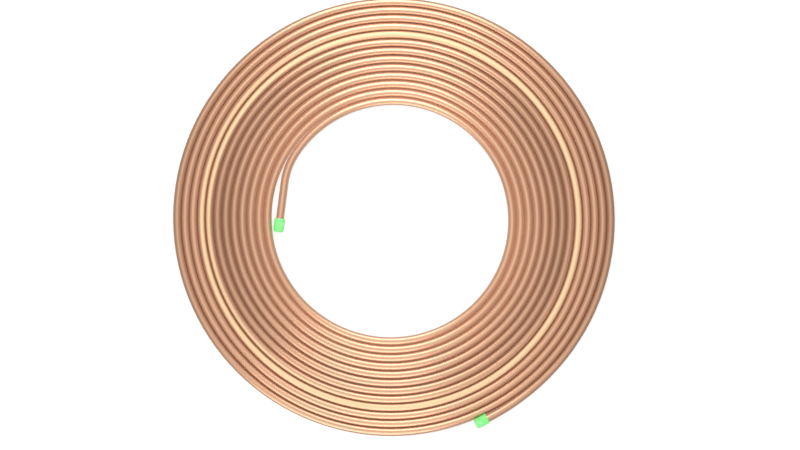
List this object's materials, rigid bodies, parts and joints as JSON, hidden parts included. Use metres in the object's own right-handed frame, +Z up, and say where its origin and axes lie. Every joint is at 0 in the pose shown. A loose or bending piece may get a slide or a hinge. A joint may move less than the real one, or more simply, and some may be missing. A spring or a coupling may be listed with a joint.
{
  "type": "copper tube coil",
  "caption": "Flat pancake coil of soft copper tube, wound in one layer around an open bore, with a plastic cap on each end of the tube.",
  "frame": {"origin": "centre of the bounding box in plan, on the floor that the coil lies on", "axes": "+Z up, square to the coil's flat sides. +X and +Y lie in the coil's plane, with +Y on the side opposite the outer end of the tube"},
  "size_m": [0.531, 0.5242, 0.016],
  "materials": {
    "copper": "bright drawn copper",
    "cap_plastic": "soft moulded plastic, light green"
  },
  "bodies": {
    "root": {"copper_tube": "copper", "outer_end_cap": "cap_plastic", "inner_end_cap": "cap_plastic"}
  },
  "joints": []
}
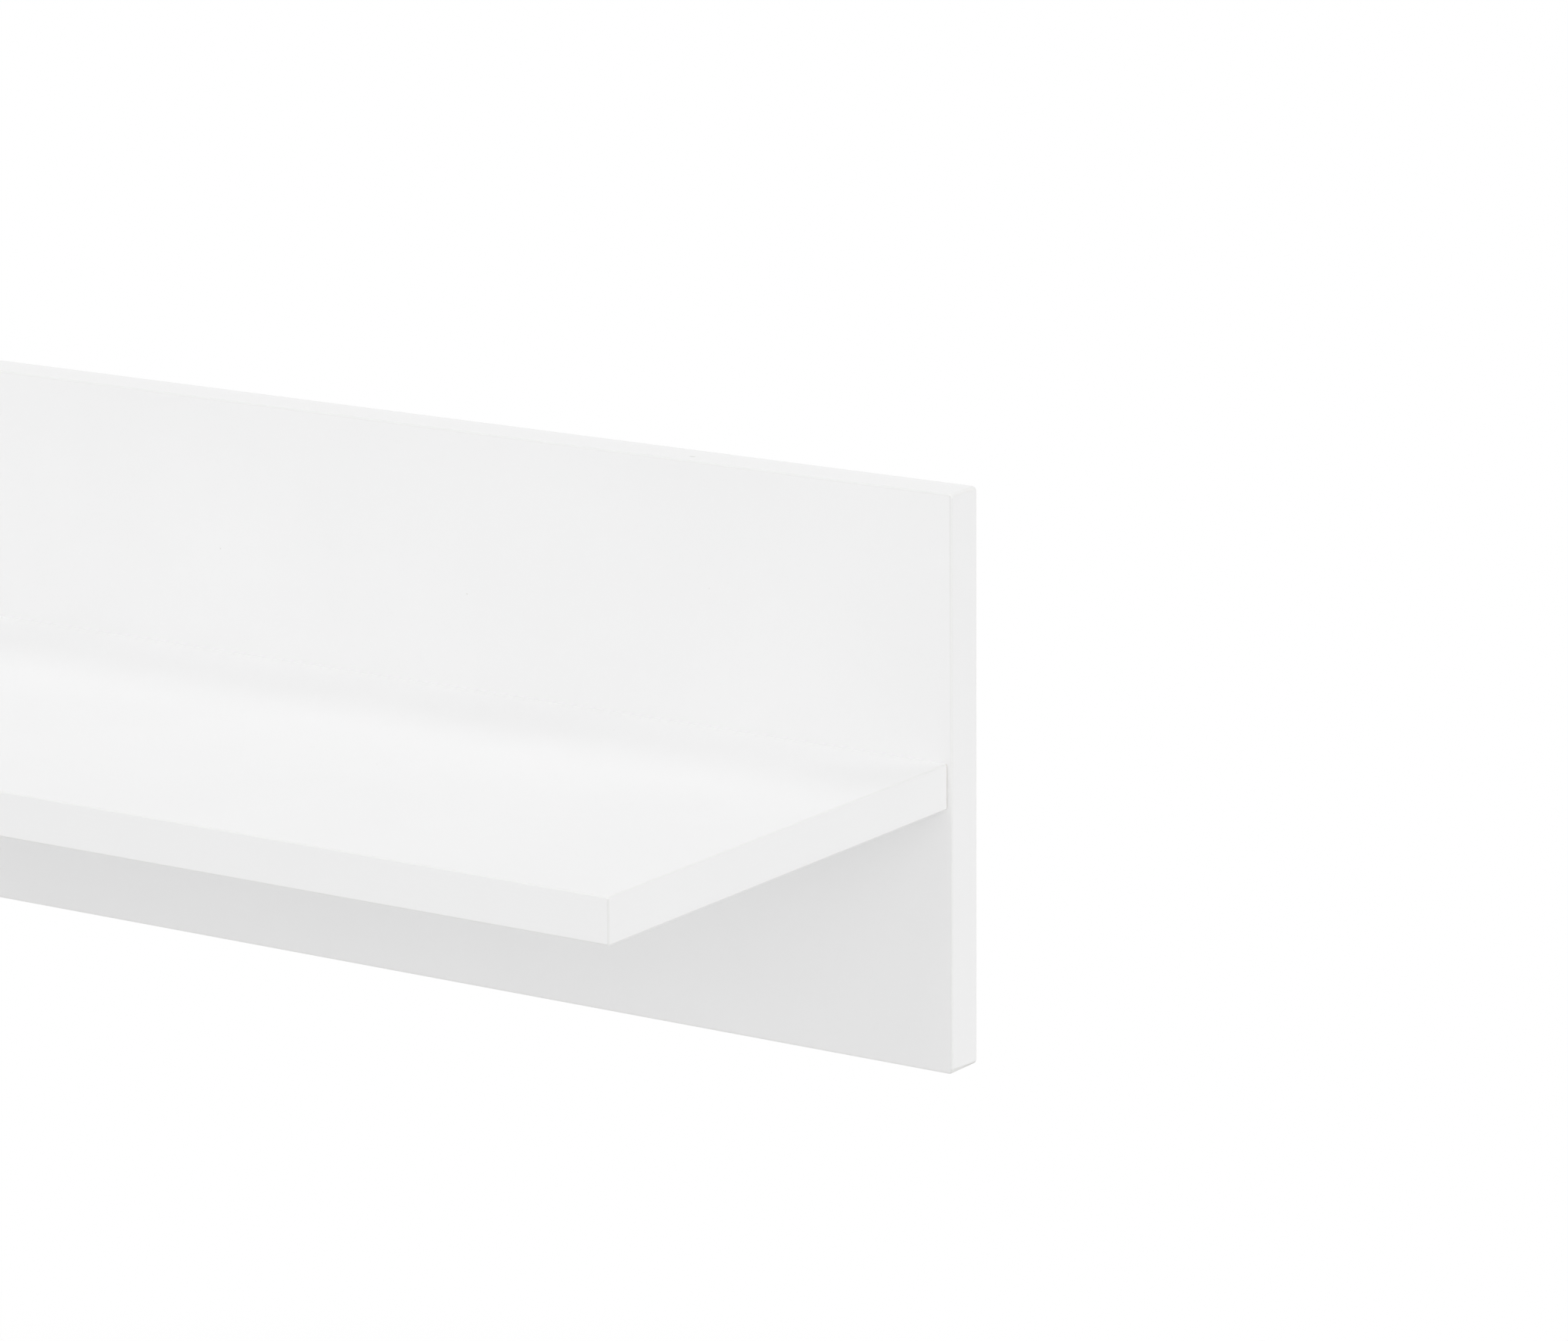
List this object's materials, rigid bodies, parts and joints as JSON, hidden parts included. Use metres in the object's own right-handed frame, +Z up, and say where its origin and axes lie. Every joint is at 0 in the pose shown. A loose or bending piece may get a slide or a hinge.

*-*-*

• _Instruction_
Set down every line of the listing above again, exactly as given.

• _Response to the exercise_
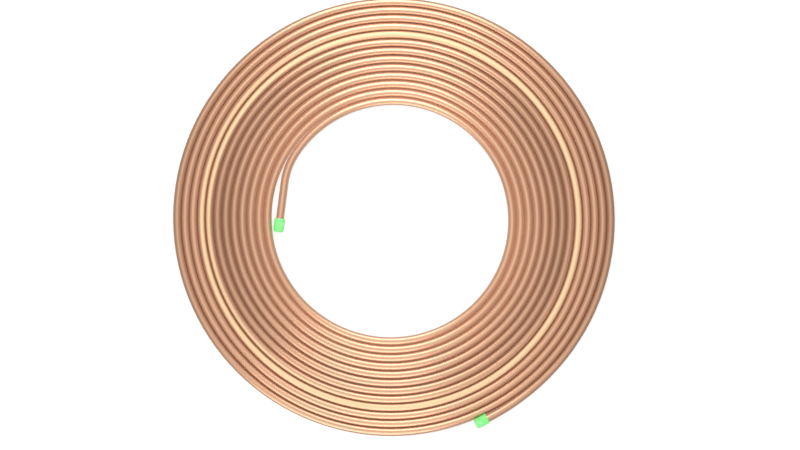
List this object's materials, rigid bodies, parts and joints as JSON, hidden parts included. Use metres in the object's own right-handed frame, +Z up, and say where its origin and axes lie. Every joint is at 0 in the pose shown. A loose or bending piece may get a slide or a hinge. A joint may move less than the real one, or more simply, and some may be missing. A spring or a coupling may be listed with a joint.
{
  "type": "copper tube coil",
  "caption": "Flat pancake coil of soft copper tube, wound in one layer around an open bore, with a plastic cap on each end of the tube.",
  "frame": {"origin": "centre of the bounding box in plan, on the floor that the coil lies on", "axes": "+Z up, square to the coil's flat sides. +X and +Y lie in the coil's plane, with +Y on the side opposite the outer end of the tube"},
  "size_m": [0.531, 0.5242, 0.016],
  "materials": {
    "copper": "bright drawn copper",
    "cap_plastic": "soft moulded plastic, light green"
  },
  "bodies": {
    "root": {"copper_tube": "copper", "outer_end_cap": "cap_plastic", "inner_end_cap": "cap_plastic"}
  },
  "joints": []
}
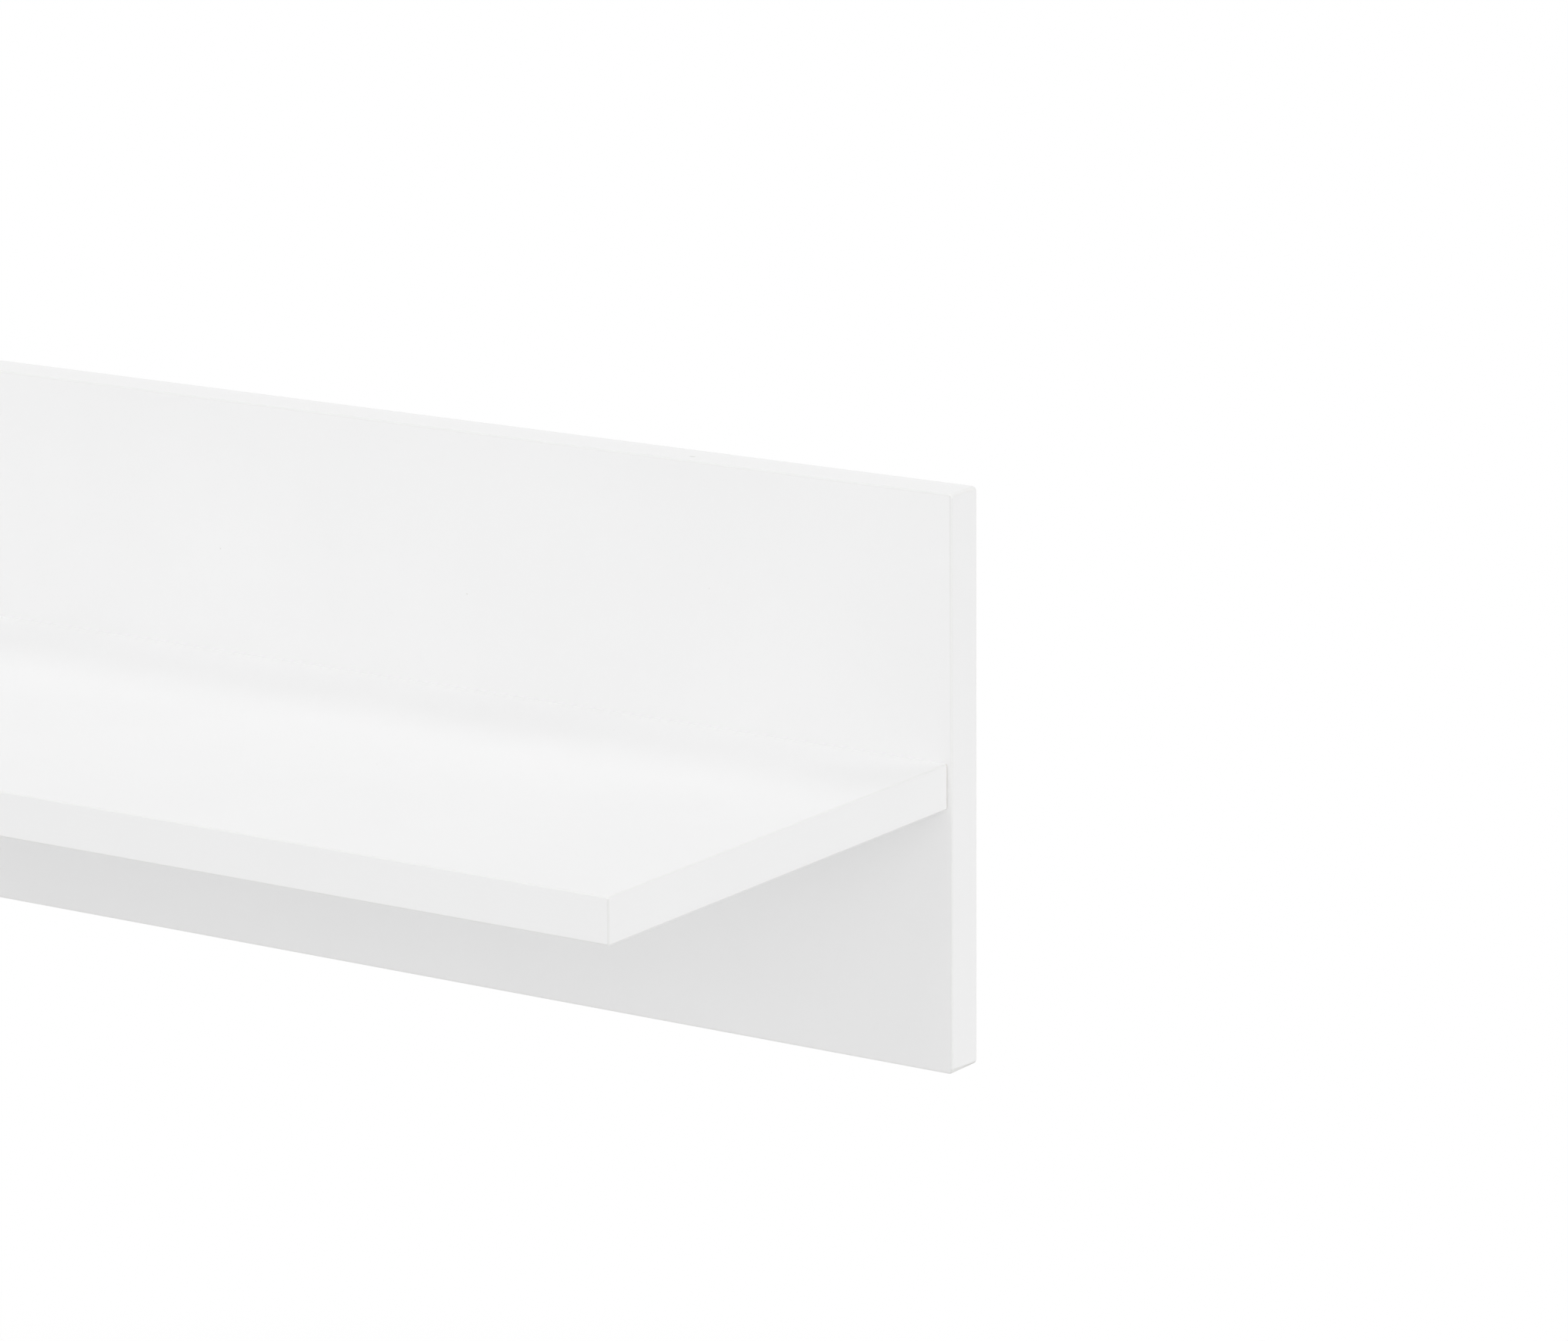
List this object's materials, rigid bodies, parts and joints as JSON, hidden parts included. Use metres in the object's own right-handed frame, +Z up, and say where its origin and axes lie. Every joint is at 0 in the pose shown. A loose or bending piece may get a slide or a hinge.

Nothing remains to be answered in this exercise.